Freshmen find party options limited
At a recent room party in Massachusetts Row, a group of '99s and two prospective members of the Class of 2000 contemplated freshman social options over Everything But Anchovies pizza and a bottle of whiskey they had stolen from a fraternity.
Parties such as this one are not uncommon around campus, and are especially popular among freshmen, who are prohibited from attending Coed Fraternity Sorority events during their freshman Fall term.
In 1991, the College banned common sources of alcohol -- specifically kegs -- in all residence halls. Most students thought the regulation would lead to the end of the so-called "dorm party."
But as evidenced by the many parties hosted and attended by '99s in residence halls all across campus this term, the dorm party is still alive and well.
According to recent report issued by the College Health Service, 97 percent of Dartmouth students say the campus culture encourages students to drink.
But while alcohol is definitely a major component of most freshman dormitory parties, the general consensus among students at these parties is there is no great pressure to drink.
Dean of Freshmen Peter Goldsmith said he thinks drinking among freshmen is on the decline.
Goldsmith said his impression is there have been fewer alcohol violations involving freshmen this term.

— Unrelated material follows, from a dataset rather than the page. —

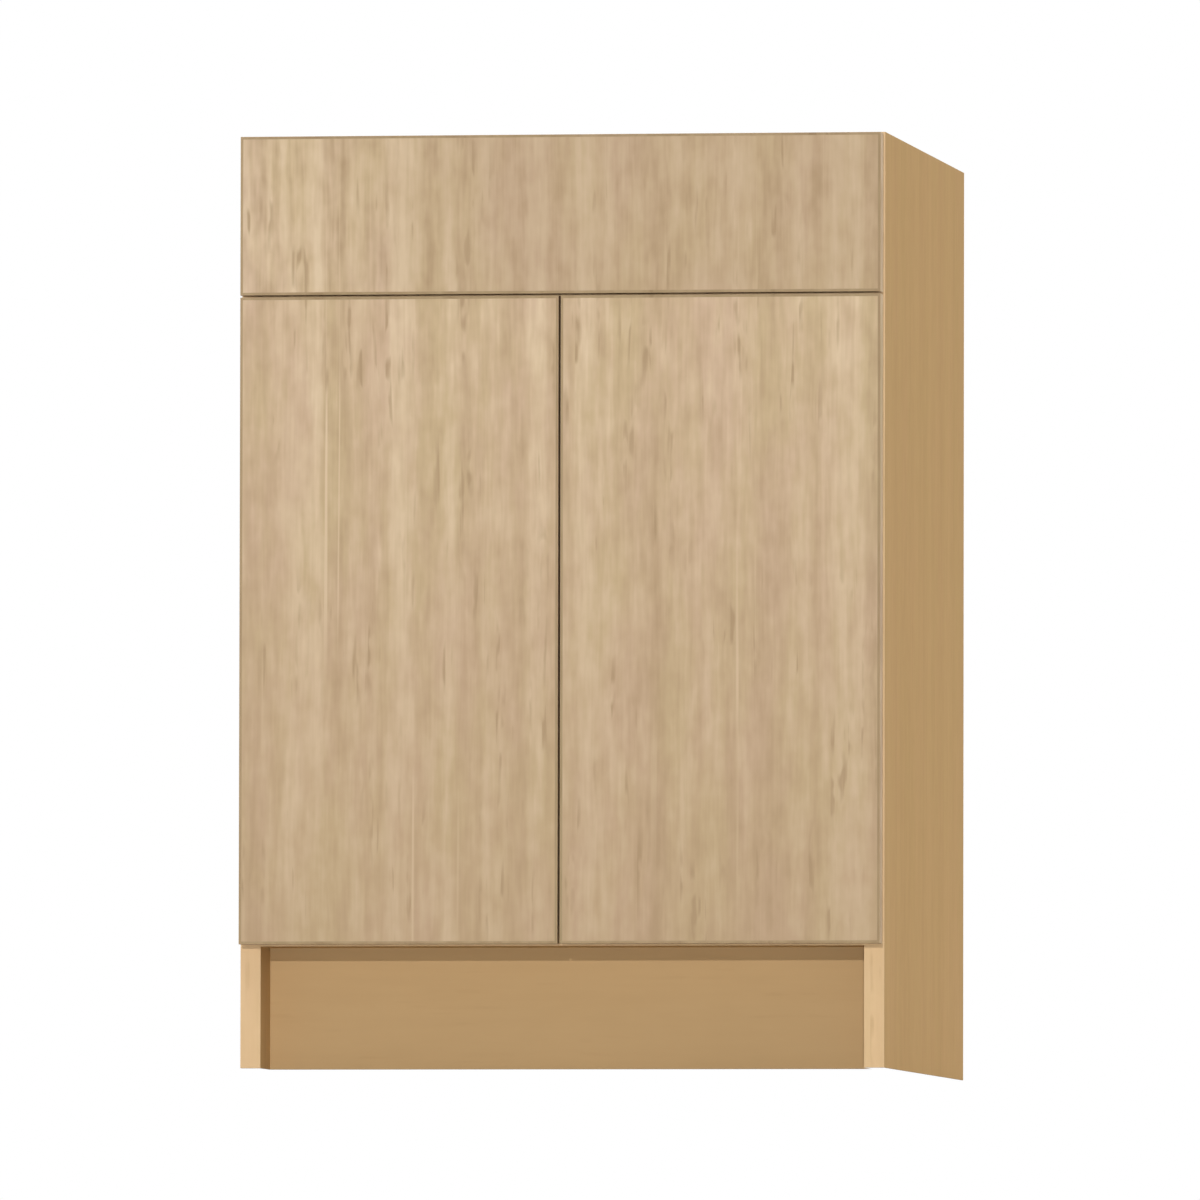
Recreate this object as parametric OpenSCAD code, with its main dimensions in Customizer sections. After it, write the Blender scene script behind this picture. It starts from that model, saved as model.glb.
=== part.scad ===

"They seem to be conducting themselves sensibly in every aspect of their lives," he said.
The dorm party scene
The alcohol at freshman dorm parties is generally either bought by upperclassmen or purchased with fake identification, and marijuana is not very prevalent, according to the '99s at the Mass Row Party.
All of the students at the party asked not to be identified, as they were consuming alcohol and under the legal drinking age.
The students said there are both advantages and disadvantages to freshman dorm parties.
One clear advantage of room parties is the cleaner surroundings. "Frats can be really disgusting," Elizabeth '99 said.
"I need to get a special pair of frat shoes," she said.
Dan '99 said going to a fraternity to drink is more cost-effective than drinking at a dorm party, because "the alcohol is not necessarily better at dorm parties ... and you have to pay for it."
Despite the Greek system's attempt to prohibit freshmen from attending CFS events at which alcohol is present, many '99s "get started" at a dorm party, and then circumvent the Freshman Visitation Policy and go to a fraternity or sorority party later in the evening, according to students at the party.
The '99s at the Mass Row party said they have not had much trouble getting into Greek houses this fall.
"It's easy to get into frats if you have connections," Austin '99 said. "And where there are windows, freshmen will get in."
Dan added, "It's definitely easier for women."
Elizabeth said sneaking into fraternity parties is fun and easy to do. "Sneaking into frats is kind of fun, actually," she said. "Most 'shmen don't usually have to put in a big effort to get in."
Part of the logic behind the Freshman Exclusion Policy is to encourage freshmen to bond with other freshmen and create social bonds outside of the Greek system.
But the '99s at the party disagreed that banning freshmen from fraternities during their Fall term helped them develop any other social options.
"If someone would let me know what the other social options are, it would be great," Austin said.
Alex, a prospective student member of the Class of 2000, said "It doesn't seem like there's anything else to do."
Other '99s disagree with this assessment of freshmen social life, and said there are many social options at the College, but they still revolve around partying and alcohol consumption.
"The social scene is much better than in high school," Elizabeth said. "There are bigger parties."
All the students agreed more social options need to be created, but College-sponsored activities are not viewed as successful alternatives to the Greek system.
"If it's organized by the College, it generally sucks," said Dan '99.
In addition, student-created activities are frequently not as successful as they are intended to be.
Goldsmith said some members of the Freshman Council were planning a dance party for the Friday of Homecoming Weekend, but were voted down by other members of the council who did not want to place themselves in competition with the fraternity parties that night.
"That suggests that even when students attempt to structure alternate means of socializing, they can be thwarted by their peers," Goldsmith said.
Dr. Jack Turco, the director of the College Health Service, said, "We tend to see a higher number of freshmen [admitted to Dick's House]."
Turco attributed this number to the fact that freshmen are generally less experienced drinkers than upperclassmen, and because students tend to drink less abusively as they get older.